Ida B. Wells-Barnett

One evening in september 1883, a young schoolteacher named Ida B. Wells bought a first-class railroad ticket in Memphis, Tennessee, and boarded the eastbound Chesapeake, Ohio, and Southwestern train to Woodstock, Tennessee. In some ways, Ida was a model of proper Southern womanhood—petite, poised, pretty, and a bit vain about her appearance.

But Wells was no Scarlett O'Hara. For one thing, she had been born a slave in 1862, six months before the Emancipation Proclamation. Her parents died in a yellow fever epidemic when she was sixteen, and after that, she'd struggled to help support her younger siblings. She was a conscientious but unenthusiastic teacher and longed for a dramatic and wide-reaching career. She had no interest in "sugaring" young men to snare a beau, but she worried that she'd never fall in love and never have a family. She was a devout Baptist with impeccably high standards of social behavior, and yet her powerful sense of justice and her refusal to tolerate abuse overrode her notions of propriety, as the conductor on that train headed to Woodstock, Tennessee, would soon discover.

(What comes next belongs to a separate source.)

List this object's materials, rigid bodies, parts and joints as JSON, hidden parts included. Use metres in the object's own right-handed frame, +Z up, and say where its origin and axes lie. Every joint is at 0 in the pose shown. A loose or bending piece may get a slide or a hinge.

Shortly after the train left Memphis, the conductor informed Wells that she would have to move to the crowded and dirty smoking car, which also served as the "Negro car." Wells refused, pointing out that she'd bought a first-class ticket and was in the only first-class car. Writing her memoirs fifty years later, Ida recalled the scene:

He tried to drag me out of the seat, but the moment he caught hold of my arm I fastened my teeth in the back of his hand. I had braced my feet against the back of the seat in front and was holding to the back and as he had already been badly bitten he didn't try it again by himself. He went forward and got the baggage man and another man to help him and of course they succeeded in dragging me out. They were encouraged to do this by the attitude of the white ladies and gentlemen in the car; some of them even stood on the seats so that they could get a good view and continued applauding the conductor for his brave stand.

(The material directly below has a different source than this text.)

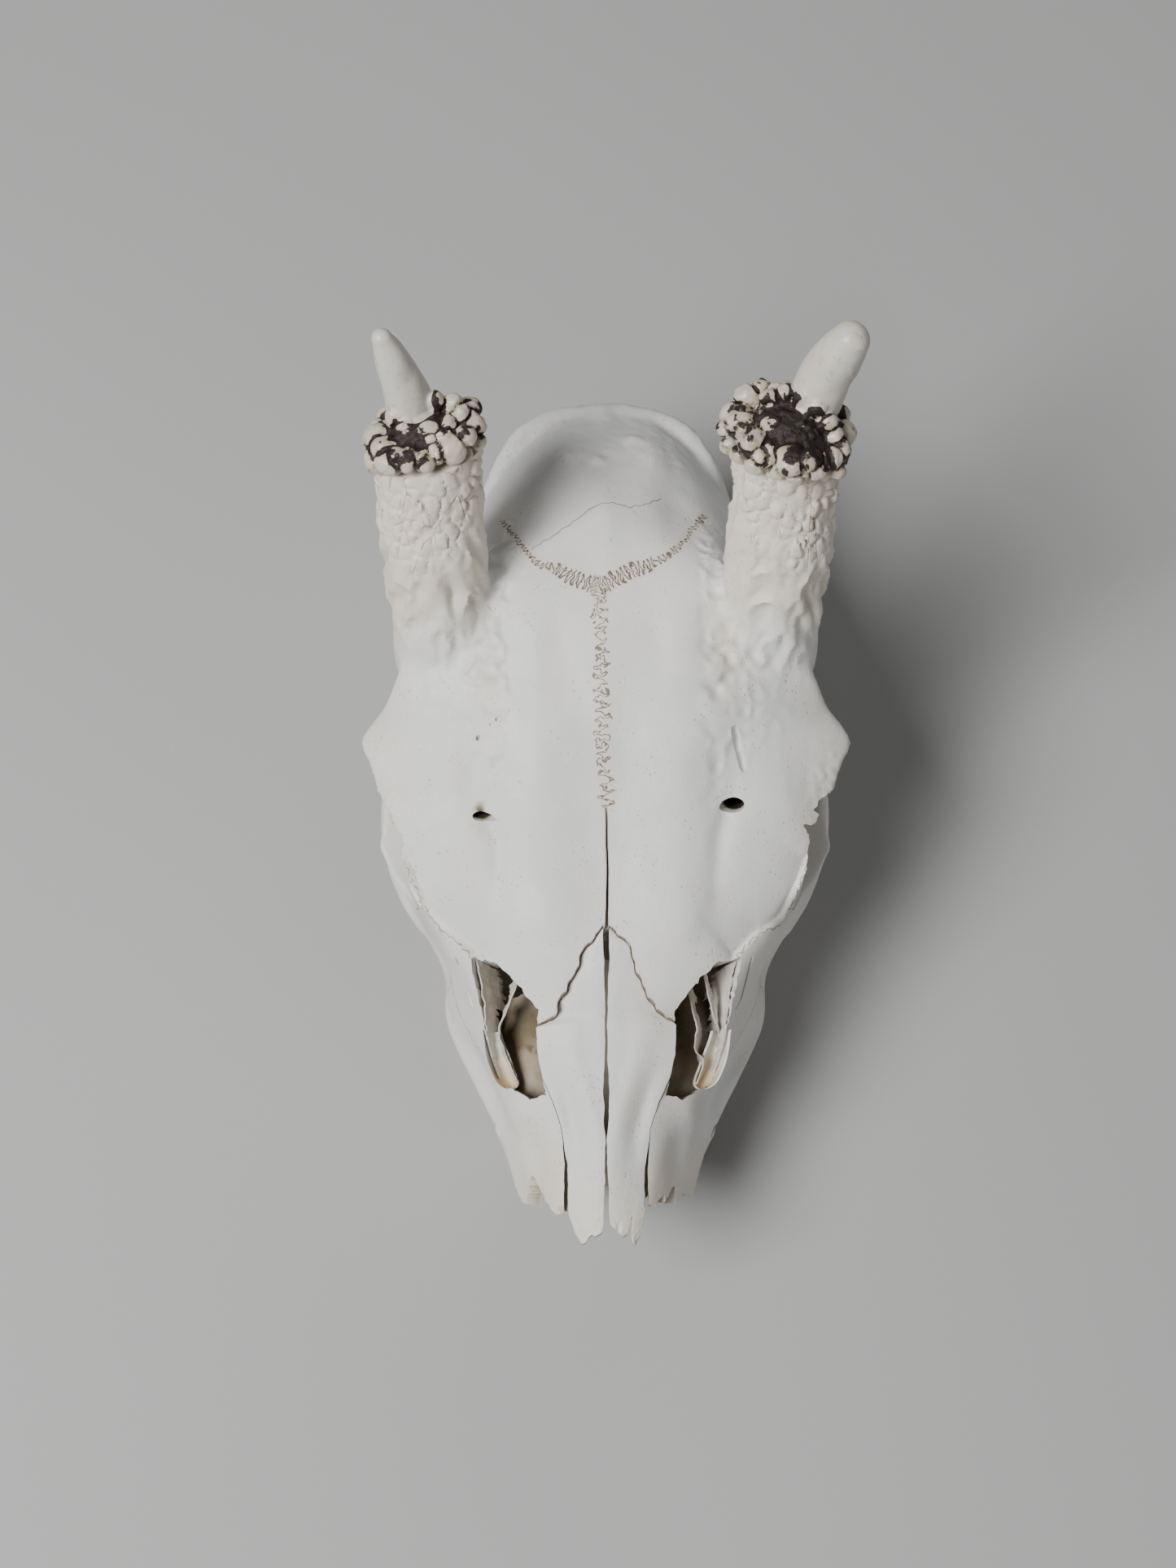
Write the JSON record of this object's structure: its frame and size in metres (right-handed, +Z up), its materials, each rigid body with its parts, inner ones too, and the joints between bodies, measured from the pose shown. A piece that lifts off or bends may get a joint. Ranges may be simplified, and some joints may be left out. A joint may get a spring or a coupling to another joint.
{
  "type": "fallow deer skull",
  "caption": "Fallow deer skull with pearled coronets and short antler spikes, its snout broken off in front of the cheek teeth and the lower jaw missing.",
  "frame": {"origin": "on the table, under the middle of the bounding box", "axes": "+Y from the snout to the back of the head, +Z up, +X towards the animal's own left side"},
  "size_m": [0.1124, 0.1995, 0.1579],
  "materials": {
    "bone": "bleached bone, matt to satin, greyish white with cream edges",
    "antler": "ivory antler, polished pearls over near-black crevices",
    "tooth": "smooth enamel, stained brown in the folds"
  },
  "bodies": {
    "root": {"cranium": "bone", "left_nasal": "bone", "right_nasal": "bone", "left_antler": "antler", "right_antler": "antler", "left_premolar_2": "tooth", "left_premolar_3": "tooth", "left_premolar_4": "tooth", "left_molar_1": "tooth", "left_molar_2": "tooth", "left_molar_3": "tooth", "right_premolar_2": "tooth", "right_premolar_3": "tooth", "right_premolar_4": "tooth", "right_molar_1": "tooth", "right_molar_2": "tooth", "right_molar_3": "tooth"}
  },
  "joints": []
}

Furious and humiliated, Wells left the train at the next stop. But she was far from defeated, and she thought that Tennessee law might offer her some recourse. In 1881, the legislature had passed a law requiring railroads to provide "separate but equal" accommodations for African-American passengers. The law was passed over the objections of the four African-American members of the legislature, who'd pushed for a ban on discrimination but had been overwhelmed by the growing power of white conservatives who were regaining seats as federal support for Reconstruction waned.

Ida hired an African-American attorney named Thomas Cassells to file suit. Cassells, working with a white attorney named James Greer, argued that the treatment of Wells violated the legal standard because there was no equivalent first-class "colored" car. In May 1884, Memphis Circuit Court Judge James O. Pierce, a Union veteran from Minnesota, found in Wells's favor and awarded her $200 in damages. The railroad immediately filed an appeal.

Cassells urged Ida to settle, assuring her that the railroad had promised she wouldn't be bothered anymore. Angered by his defeatism and suspecting he'd been bought off, she promptly fired him and hired Greer to fight the appeal. Soon after, on another train trip, Wells was again asked to leave the first-class car for which she had bought a ticket. She had Greer bring another suit, this time alleging both assault and discrimination. This second case was argued in November 1884, again in Judge Pierce's court. Pierce dismissed the assault charge but ruled in Wells's favor on the discrimination charge and awarded her $500 in damages (roughly equivalent to $9,000 today). The Memphis Daily Appeal noted the verdict in an article headlined, A DARKY DAMSEL OBTAINS A VERDICT FOR DAMAGES AGAINST THE CHESAPEAKE & OHIO RAILROAD.

Again the railroad appealed, and in the spring of 1887, the Tennessee Supreme Court overturned the verdict. The railroad's attorneys carried the day with their argument that the accommodations offered to Wells were "alike in every respect as to comfort, convenience, and safety" and that her true purpose was "to harass with a view to this suit." Wells was even held liable for court costs, which exceeded the amount she had originally been awarded.